By E. Doug Grindstaff II, CMMI® Institute Sr. VP of Cybersecurity Solutions

Someone once told me that the key to success in cybersecurity is getting comfortable with being uncomfortable. There may be no better description of cyber resilience.

Think about it: No matter how good you are as a cybersecurity professional, cyber risk will always be there – and always changing. What’s good enough to mitigate cyber risk today probably won’t be enough for the job tomorrow. You need to embrace that reality if you’re going to fend off most attacks and recover quickly from the ones that inevitably breach your defenses.

What does it mean to be uncomfortable? It’s the hallmark of a forward-leaning culture of cybersecurity. It means habitually questioning, challenging and pushing your organization. It’s actively looking for trouble – persistently reevaluating the cybersecurity landscape, assessing the new risks it might pose to your business and re-mapping your capabilities against them. It means taking little comfort in merely complying with industry frameworks and government regulations.

Compliance is only table stakes, as I wrote recently in “Resilience, Not Compliance, is a Real Cybersecurity Strategy.” Yes, frameworks and regulations address cyber risk, and they can even provide a level of comfort as your team completes the tasks and checks the boxes they prescribe. Yet they present generic, lagging indicators, where your company needs to fight specific, emerging threats.

To be resilient, your cybersecurity strategy needs to be risk-based, not compliance-based, with those risks prioritized according to the unique needs of your business and organization.

Cyber Stress is a Fact of Life
I know it’s asking a lot for you all to get comfortable with being perpetually uncomfortable.

Already, in study after study, the issue of personal cyber stress is coming to the fore. Nine out of ten CISOs suffer moderate to high stress, according to one survey, with 60 percent saying they rarely disconnect from their work. Researchers make comparisons to air traffic controllers and surgeons. MIT reports that cybersecurity conferences now feature sessions on “Mental Health Hacks” and “Addiction in Infosec.”

Doesn’t this validate what you already know—and feel? Cybersecurity professionals find themselves between a rock and a hard place. The rock is relentless cyber threat. The hard place is heightening regulatory scrutiny of data privacy and cyber preparedness.

The root causes of cyber stress aren’t going away. In one specific example of the ongoing evolution of cybercrime, Symantec’s 2019 Internet Security Threat Report showed thousands of websites compromised every month by formjacking, a relatively new threat in which thieves capture data as it’s submitted by individuals to a legitimate online order form.

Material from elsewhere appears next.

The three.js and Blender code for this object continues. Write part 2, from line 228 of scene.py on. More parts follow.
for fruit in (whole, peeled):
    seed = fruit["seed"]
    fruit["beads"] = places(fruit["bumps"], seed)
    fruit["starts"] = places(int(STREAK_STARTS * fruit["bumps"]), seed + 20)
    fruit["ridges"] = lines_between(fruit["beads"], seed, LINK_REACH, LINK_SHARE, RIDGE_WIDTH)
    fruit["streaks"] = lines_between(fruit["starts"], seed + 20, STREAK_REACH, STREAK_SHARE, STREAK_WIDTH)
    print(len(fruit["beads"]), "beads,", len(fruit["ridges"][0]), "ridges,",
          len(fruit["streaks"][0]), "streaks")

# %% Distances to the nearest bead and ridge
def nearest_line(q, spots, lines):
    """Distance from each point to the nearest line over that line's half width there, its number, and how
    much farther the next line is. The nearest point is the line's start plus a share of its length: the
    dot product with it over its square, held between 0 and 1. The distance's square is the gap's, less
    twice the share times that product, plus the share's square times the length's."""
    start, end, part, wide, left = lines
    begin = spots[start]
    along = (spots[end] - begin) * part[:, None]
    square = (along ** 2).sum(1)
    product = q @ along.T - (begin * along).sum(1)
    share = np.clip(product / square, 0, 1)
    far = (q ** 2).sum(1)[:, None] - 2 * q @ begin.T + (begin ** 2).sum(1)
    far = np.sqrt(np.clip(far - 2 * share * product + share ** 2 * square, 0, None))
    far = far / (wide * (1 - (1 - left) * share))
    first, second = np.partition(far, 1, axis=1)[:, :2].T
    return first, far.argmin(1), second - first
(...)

From the cloud to smart speakers to the Internet of Things, each technology innovation is also ushering in novel cybercrimes.

At the same time, the pile of public-private frameworks and government regulations continues to grow. The National Institute of Standards and Technology (NIST) Cybersecurity Framework and Europe’s General Data Protection Regulation (GDPR) only top the list. Consider all the GDPR look-alikes emerging in many states and countries, and the acronym soup of ISO/IEC standards, industry-specific norms, public procurement policies, COSO, NERC, TY CYBER, HITRUST CSF and others.

With so many overlapping and even conflicting frameworks and regulations, compliance risk can be as great a source of stress as cyber risk. Their proliferation is one reason the technology industry is among those calling for more unified, federal privacy regulation in the U.S., and the government is said to be considering just such a step.

Discomfort Builds Cyber Resilience
All of these frameworks and regulations cannot ensure cybersecurity, as even their authors would tell you. What’s worse, they can create a false sense of cybersecurity.

In contrast to a compliance-driven strategy, a risk-based strategy builds cyber resilience by focusing on your organization’s own biggest risks, with a mindset that is constantly trying to anticipate and prepare for new threats. That’s a far cry from a focus on aligning to frameworks. And yes, it’s uncomfortable.

I am seeing a clear example of this cultural shift by IT auditors, among others. Many audit teams are evolving from working on retrospective checklists to identifying risks to their business in real-time, using advanced analytics as data managers.

We’ve designed the CMMI Cybermaturity Platform as a catalyst for such shifts and an enabler of a more resilient culture. The platform provides a regularly refreshed mapping of the cybersecurity environment and a shared view of the current risks and capabilities across your enterprise. It helps monitor your cybermaturity, identify gaps, drive improvements in your capabilities where the cyber risk is greatest and then track progress – while also assessing compliance risks, gaps and capabilities.      

Getting comfortable with being uncomfortable may not sound like the cure for common cyber stress. But with more effective cyber defenses, less impactful data breaches and lower compliance risk, cyber resilience might just deliver something better: renewed confidence in your work and the well-being of your company.